De même, Blanche-Neige trouve refuge dans la maison des sept nains, mais il s’agit d’un asile factice où sa marâtre a tôt fait de la retrouver. Car la forêt, rarement décrite, est aussi un lieu d’initiation. C’est en la traversant que Blondine échappe au cruel magicien de la forêt des Lilas pour trouver refuge auprès de Bonne-Biche et de Beau-Minon (comtesse de Ségur). Le Petit Poucet, vainqueur par deux fois des pièges de la forêt, en sort grandi et transformé, sinon en taille du moins en maturité. Une nouvelle fois, le héros ne triomphe de l’épreuve que lorsqu’il en sort, c’est-à-dire lorsqu’il trouve le moyen de franchir cet espace faussement accueillant ou franchement hostile.
 

Le château, ou l’apothéose du héros
Le château, preuve matérielle de la réussite du héros, est un lieu préservé du monde extérieur, un lieu de sécurité, signe de la complète transfiguration du héros et de son ascension sociale : c’est le cas pour le château de l’ogre acquis bien rapidement par le faux Marquis de Carabas grâce aux ruses du Chat botté. Au-delà de la consécration sociale et de la récompense accordée à la suite des épreuves surmontées victorieusement, le château symbolise le lieu de l’accomplissement définitif. Cendrillon, Peau-d’Âne, Blanche-Neige, la Belle au Bois dormant, sont récompensées de leur vertu et reçoivent en même temps fortune, gloire et époux dans l’espace consacré du château.

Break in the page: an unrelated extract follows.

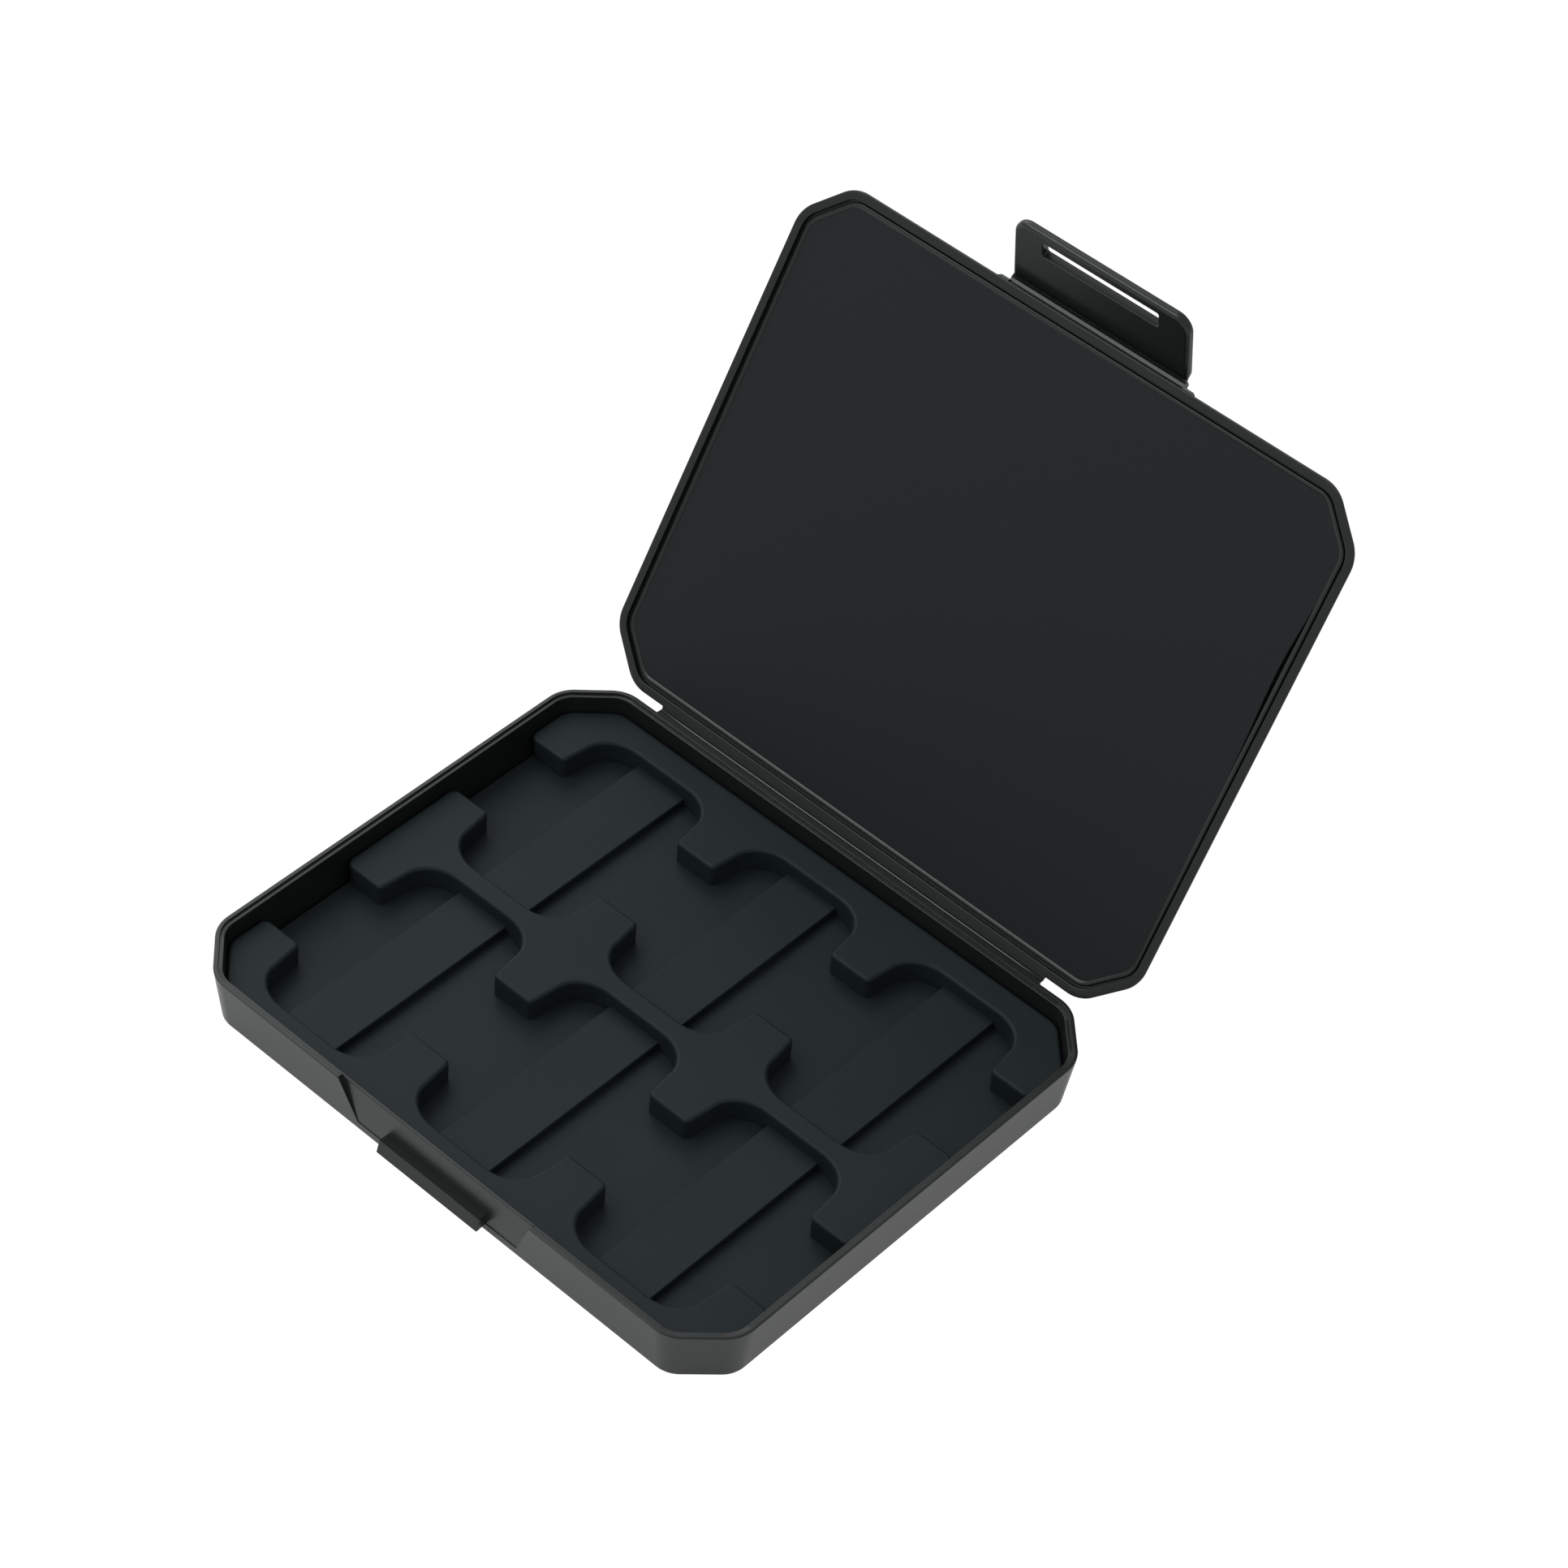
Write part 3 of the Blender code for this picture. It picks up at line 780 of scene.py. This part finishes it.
def tray_inset(sizes, z):
    """How far the tray stands in from the plan: a slip fit inside the base's wall."""
    return wall_inset(sizes, z) + SIDE_FIT


def tray_rows(sizes):
    """The (front, back) limits in Y of the two rows of pockets."""
    edge = sizes.depth / 2 - tray_inset(sizes, TRAY_TOP)
    return (-edge + FRONT_STRIP, BAND_SHIFT - BAND / 2), (BAND_SHIFT + BAND / 2, edge - BACK_STRIP)


def finger_edges(row):
    """The Y limits of the finger gap across a row."""
    middle = (row[0] + row[1]) / 2 + FINGER_SHIFT
    return middle - FINGER_GAP / 2, middle + FINGER_GAP / 2


def pocket_columns():
    """The X of each pocket's middle."""
    return PITCH * (np.arange(COLUMNS) - (COLUMNS - 1) / 2)


def pocket_edge(wall, tip):
    """The edge of a strip with its stubs as (x, y, radius), left to right: down each stub's side,
    then a quarter of an ellipse, x = a (1 - cos t) and y = b (1 - sin t), to the flat wall, and
    back mirrored."""
    angle = np.linspace(0, np.pi / 2, POCKET_STEPS + 1)
    mouth = (PITCH - STUB) / 2
    x = np.concatenate(((mouth,), mouth - STUB_SPREAD - POCKET_X * (1 - np.cos(angle))))
    y = np.concatenate(((tip,), wall + math.copysign(POCKET_Y, tip - wall) * (1 - np.sin(angle))))
    radius = np.where(np.arange(len(x)) == 0, STUB_ROUND, 0)
    pocket = np.stack((np.concatenate((-x, x[::-1])), np.concatenate((y, y[::-1])),
                       np.concatenate((radius, radius[::-1]))), 1)
    places = pocket_columns()[:, None, None] * (1, 0, 0)
    return (places + pocket).reshape(-1, 3)


def front_strip(sizes, inset, wall, tip):
    """The plan of the strip along the front, anticlockwise: round the case's front corners, then
    back along the stubs."""
    ring = case_rings(sizes, [inset])[0].reshape(8, CORNER_POINTS, 2)
    round_front = ring[[7, 0, 1, 2]].reshape(-1, 2)
    x = sizes.length / 2 - inset
    outer = np.vstack(((-x, tip), round_front, (x, tip)))
    outer = np.column_stack((outer, np.zeros(len(outer))))
    outer[[0, -1], 2] = TRAY_CORNER
    return soft_line(np.concatenate((outer, pocket_edge(wall, tip)[::-1])))


def band_strip(sizes, inset, rows):
    """The plan of the band between the two rows, with stubs on both sides."""
    x = sizes.length / 2 - inset
    front, back = finger_edges(rows[0])[1], finger_edges(rows[1])[0]
    soft = TRAY_CORNER
    return soft_line(np.concatenate((
        [(-x, front, soft)], pocket_edge(rows[0][1], front), [(x, front, soft)],
        [(x, back, soft)], pocket_edge(rows[1][0], back)[::-1], [(-x, back, soft)],
    )))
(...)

Mais le château peut aussi se révéler maléfique, pour ceux qui brûlent de le connaître de fond en comble. C’est le cas de la Belle au Bois dormant, qui, en parcourant le château familial découvre une vieille fileuse oubliée au fond d’un grenier : négligeant toute prudence, elle se saisit de la quenouille et s’endort pour un sommeil de cent ans. C’est aussi le cas de la femme trop curieuse de Barbe-Bleue qui pénètre dans la chambre interdite, en dépit des menaces proférées par son maléfique et terrifiant époux.